Maintaining your CFP designation tells your clients, your employers and your colleagues that you are committed to a calling that asks you to actively participate in setting the bar of an emerging profession. As a CFP professional, you are distinguishing yourself as an individual who is actively assisting Financial Planners Standards Council in furthering the development of the CFP standards. As a CFP professional, you help ensure that the CFP standards and those who meet them continue to lead the evolution of the financial planning profession. By maintaining the CFP designation, you are actively assisting the development of professional standards that are relevant and recognized in a rapidly changing environment.

What recognition does the CFP have in the industry?

That the CFP is recognized as the "gold standard" in the industry is indisputable. Take a look at the numbers in the most recent annual study "The Financial Planning Report Card," conducted by Investment Executive. Clearly, more than half of all individuals holding themselves out as financial planners hold the CFP, and most of the rest are working toward it. Organizations in every sector are increasingly using the CFP to "brand" their planners as professionals. And companies are encouraging, through HR policy and financial support, the attainment of the CFP among their financial planners. (See Job Site)

Where are we on the regulatory front?

Regulators increasingly look to Financial Planners Standards Council to help them with their dual mandate of instilling public confidence in the financial markets and of protecting the public from being victimized by unscrupulous and unqualified intermediaries. Today, in the absence of uniform national and cross-sector regulation, it is only the CFP standards and the clear distinction of individuals who adhere to them that can lead the evolution of financial planning to a true profession - a profession that, like all other true professions, ensures its representatives understand and live up to the high level of trust and fiduciary responsibility they invite. With or without a regulatory standard, CFP will remain the mark of the professional financial planner in Canada and worldwide.

What about the CFP recognition in Quebec?

The regulatory regime in Quebec is unique. Currently only one government-sanctioned credential awarded by the IQPF can be used to identify oneself as a qualified financial planner: F.Pl. However, sweeping changes will result from the soon to be implemented Bill 107 that will establish a new single regulatory regime governing the financial sectors in Quebec. This new development has re-ignited the interest of those involved in its development and implementation to work with FPSC. Today, we are entering talks that we are hopeful will secure regulatory recognition of the CFP in Quebec soon.

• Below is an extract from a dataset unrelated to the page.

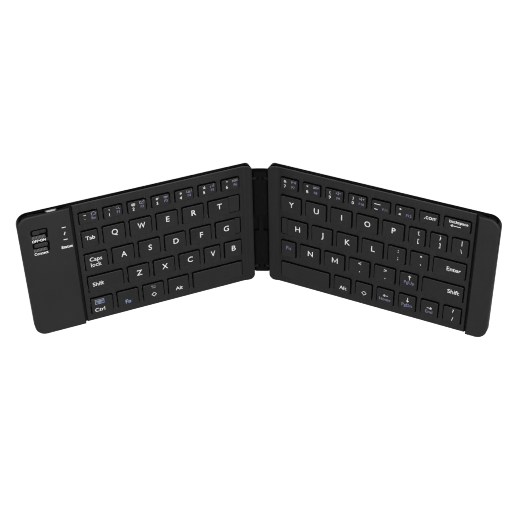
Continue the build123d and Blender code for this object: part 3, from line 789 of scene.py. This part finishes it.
# The marks of the shared nodes, in the order in which order_caps gives their caps
MARKS = {
    "number_keys_left": [
        number_key("^", "6", "back", "F6"), number_key("%", "5", "bars", "F5"),
        number_key("$", "4", "lens", "F4"), number_key("#", "3", "globe", "F3"),
        number_key("@", "2", "letter", "F2"), number_key("!", "1", "glass", "F1"),
        number_key("~", "`", "house", "Esc"),
    ],
    "number_keys_right": [
        number_key("&", "7", "play", "F7", RIGHT), number_key("*", "8", "next", "F8", RIGHT),
        number_key("(", "9", "quiet", "F9", RIGHT), number_key(")", "0", "loud", "F10", RIGHT),
        number_key("_", "-", None, "F11", RIGHT), number_key("+", "=", None, "F12", RIGHT),
        word(".com", 1.2, 1.1, 3.3),
    ],
    "modifier_keys_left": [
        word("Tab", 0.2, 1.0, 3.0),
        word("Caps", -0.2, 2.0, 3.1) + word("lock", -0.4, -2.4, 3.1),
        word("Shift", -5.2, -0.1, 3.2),
        icon(ICONS["board"], -1.5, 3.0, pale_blue_ink, 0.35, 1.75)
        + word("Ctrl", -1.8, -3.4, 3.2),
    ],
    "bottom_keys_left": [
        word("Alt", 0.2, -2.6, 3.0),
        icon(ICONS["turn"], 0.2, 3.6, lilac_ink, 0.3, 1.45) + diamond(0.2, -2.6),
        word("Fn", -0.2, -2.7, 3.2, pale_blue_ink),
    ],
    "edit_keys_right": [
        word("Backspace", 0.9, 2.4, 2.3, width=0.94) + arrow(180, -0.9, -0.9, 6.2, thick=0.45),
        pair_key("|", "\\", 4.2, -2.4),
        word("Enter", 3.0, 0.4, 3.2),
        word("Shift", 7.2, 1.0, 3.3),
    ],
    "symbol_keys_right": [
        pair_key("{", "[", 4.1, -2.3), pair_key("}", "]", 4.4, -1.6),
        pair_key(":", ";", 4.0, -1.5), pair_key("\"", "'", 3.1, -3.6),
        pair_key("<", ",", 4.0, -1.4, 0.4), pair_key(">", ".", 3.8, -1.6, 0.5),
        pair_key("?", "/", 3.6, -2.8, 0.6),
    ],
    "bottom_keys_right": [
        word("Fn", 0.2, 1.2, 3.0, blue_ink),
        arrow(90, 0.6, 2.9, 3.4) + word("PgUp", 0.5, -0.9, 2.5, blue_ink),
        word("Alt", 0.6, -2.0, 3.0),
        diamond(0.5, -1.7),
        arrow(180, 0.3, 1.1, 3.2) + word("Home", 0.0, -1.9, 2.4, blue_ink),
        arrow(-90, 0.4, 2.5, 3.4) + word("PgDn", 0.0, -1.7, 2.5, blue_ink),
        arrow(0, 0.2, 0.8, 3.2) + word("End", 0.0, -2.1, 2.5, blue_ink),
    ],
}
ONE_ROW = ("number_keys_left", "number_keys_right", "bottom_keys_left")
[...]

Does the public know what the CFP stands for yet?

Not everyone, yet. We're only at the early stages of this evolutionary process. Initially it was important to have a sizable and geographically dispersed mass of individuals committed to the cause of financial planning professionalism - individuals easily distinguished and accessible to the public - before you can responsibly tell the public who these professionals are and how to find them. Otherwise, expectations are set that cannot be met.

What is FPSC doing to tell the public about CFP?

There are now sufficient numbers of CFP professionals to meet the expectations that we are raising in the marketplace. With a professional body of more than 15,000 CFP professionals that grows at the consistent rate of 1,200 to 1,600 new CFP professionals per year, we are ready to serve a public that is increasingly trusting of its financial advisors. So this year and in the foreseeable future, we will continually increase our efforts in educating the public about the significance of the CFP standards and our current CFP professionals' commitment to them.

Communicating to the public has always been a primary objective of FPSC, but never more so than this year. Our educational and advertising campaigns represents almost 30 per cent of our operating budget. They include tradeshow participation; a half-million dollar print advertising campaign; website development and promotion resulting in 28 to 35 thousand user sessions per month; the development of brochures, presentations and other marketing materials and opportunities available to all CFP professionals; the development of a new CFP lapel pin soon to be distributed to all CFP professionals; community relations (see Ask an Expert); and special sponsorships and media relations (see Find an Expert). We conduct and publicize benchmark surveys that educate all of us on the evolution of the industry and contribute to public and industry awareness of FPSC as a leader and authoritative voice in setting financial planning standards. All of us at FPSC - staff in the communications, administration, licensing, certification and standards development departments - are working hard to serve you and your profession by ensuring that CERTIFIED FINANCIAL PLANNER will very soon be synonymous with professional financial planning in Canada.


Why keep the CFP licence year after year?

In the end, only you can answer this. What does it mean to you to be an active participant in setting the highest standards in financial planning in the world? What is it worth to you, to be able to distinguish yourself as someone who is?

We sincerely hope you will continue to help us lead the development of a profession in which you and all your colleagues can take great pride.